Supreme Court Justice Sonia Sotomayor’s dissent from the court’s recent 6-2 decision to uphold Michigan’s voter-approved ban on affirmative action, provided an apt message for Friday’s gathering, she said.
Sotomayor wrote, in part, “The only way to stop discrimination on the basis of race is to speak openly and candidly on the subject of race, and to apply the Constitution with eyes open to the unfortunate effects of centuries of racial discrimination. … We ought not sit back and wish away, rather than confront, the racial inequality that exists in our society. It is this view that works harm, by perpetuating the facile notion that what makes race matter is acknowledging the simple truth that race does matter,” Chavez-Houck said.
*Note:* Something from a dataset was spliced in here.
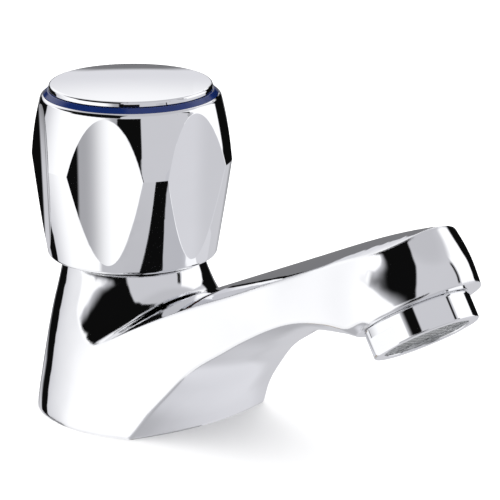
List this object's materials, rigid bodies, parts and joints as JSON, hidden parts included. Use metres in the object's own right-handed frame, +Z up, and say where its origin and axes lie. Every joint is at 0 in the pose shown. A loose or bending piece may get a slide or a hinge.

McAdams noted that American society is only “a few decades removed from pervasive and institutionalized racism.”
Racism, he said, "is not something that happened 20 years ago or 100 years ago. It’s something that’s alive and well in our community.”
For attitudes to change, Utahns must stand united against racism and discrimination, he said.
Taking a page from President Lyndon Johnson’s address at the signing of landmark 1964 Civil Rights Act, McAdams said, "Let us close the springs of racial poison. Let us pray for wise and understanding hearts."